Psychological safety, a concept pioneered by Harvard researcher Amy Edmondson, is the belief that one will not be punished or humiliated for speaking up with ideas, questions, concerns, or mistakes. In the context of performance management, this safety is the bedrock of a productive workplace. When an organization prioritizes psychological safety, the annual review ceases to be a source of dread and instead becomes a platform for honest dialogue. This environment allows employees to lean into their growth, knowing that their contributions are valued and their developmental needs are supported rather than judged.

The establishment of this safety begins with the frequency and quality of feedback. When feedback is a daily occurrence integrated into the natural flow of work, the perceived threat of the annual review essentially vanishes. There is no hidden agenda or looming shadow because expectations are clarified in real-time. This level of transparency fosters a foundation of trust where team members feel comfortable admitting when they need help or suggesting innovative ideas that might otherwise remain unshared due to a fear of failure.

The business impact of this cultural shift is backed by substantial data. Gallup insights reveal that employees who receive regular, meaningful feedback are over five times more likely to be engaged in their roles. Furthermore, these individuals are far less likely to experience burnout. By shifting the focus from a high-stakes, once-a-year judgment to a continuous stream of supportive communication, companies don’t just improve morale—they build a resilient workforce capable of sustained, high-level execution.

The Goal-Setting Fallacy: Why Annual Lists Fail

The biggest mistake companies make is treating goal-setting as a New Year’s resolution. You set them in January, file them away, and hope for the best. But a list of goals that isn't tracked, discussed, or adjusted is effectively useless. To drive real business results, goals must be the North Star, but they can only guide the ship if they are visible and relevant.

The Shift from Static to Dynamic Objectives

Traditional goal-setting is rigid. It assumes the business landscape in December will look exactly like it did in January. In reality, priorities shift, markets fluctuate, and internal resources move.

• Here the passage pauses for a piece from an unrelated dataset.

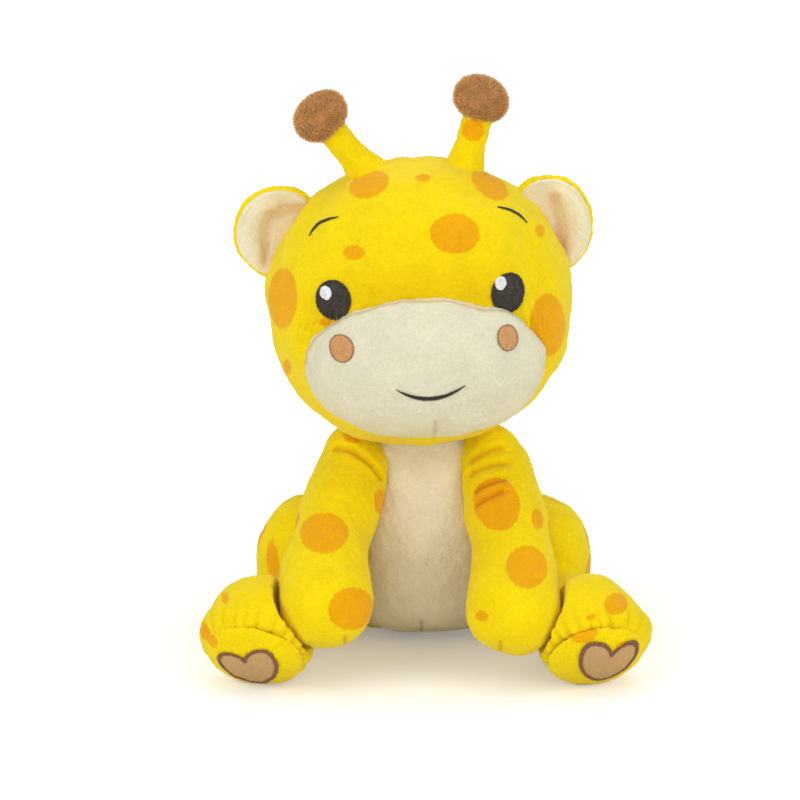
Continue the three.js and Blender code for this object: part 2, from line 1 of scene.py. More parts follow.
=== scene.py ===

  • A Living Document: A culture of execution requires goals to be living documents. They should be reviewed in monthly one-on-ones to ensure they still align with reality.
  • Agile Milestones: Instead of one giant mountain to climb at the end of the year, break goals into quarterly or even monthly sprints. This creates a psychological "win" for employees and allows for micro-pivots before a project goes off the rails.

Visibility and the Line of Sight

Goals only drive behavior if they are top-of-mind. When goals are buried in a deep folder on a local drive, they lose their power to motivate.

  • Public Commitment: When an individual’s goals are visible to the team, it creates a sense of shared accountability.
  • Strategic Alignment: Visibility allows an employee to see their "Line of Sight"—how their specific task (e.g., closing five tickets a day) contributes to the department’s quarterly target, which in turn fuels the company's annual revenue goal. This connection is the primary driver of employee purpose.

Execution as a Cultural Cornerstone

Execution isn't a single event; it's a rhythm. Building a culture around actual tracking means celebrating the progress, not just the finish line.

  • Standardizing Success: By using a unified system to track these goals, the company establishes a common language for what "on track" looks like, removing the ambiguity that often leads to friction between departments.
  • Resilience through Clarity: When a company hits a crisis, a culture built on goal-tracking doesn't panic. They simply look at their North Star, assess their current progress, and re-calibrate their execution plan based on the data they’ve been tracking all along.

The Documentation Crisis: Why Memory-Based Reviews Fail

Most managers dread reviews as much as employees do, largely because they are forced to rely on memory. This leads to several cognitive biases that undermine the fairness of the process and leave employees feeling undervalued.

The Dangers of Recency and Availability Bias

The human brain is naturally biased toward recent events. This is known as the Recency Effect.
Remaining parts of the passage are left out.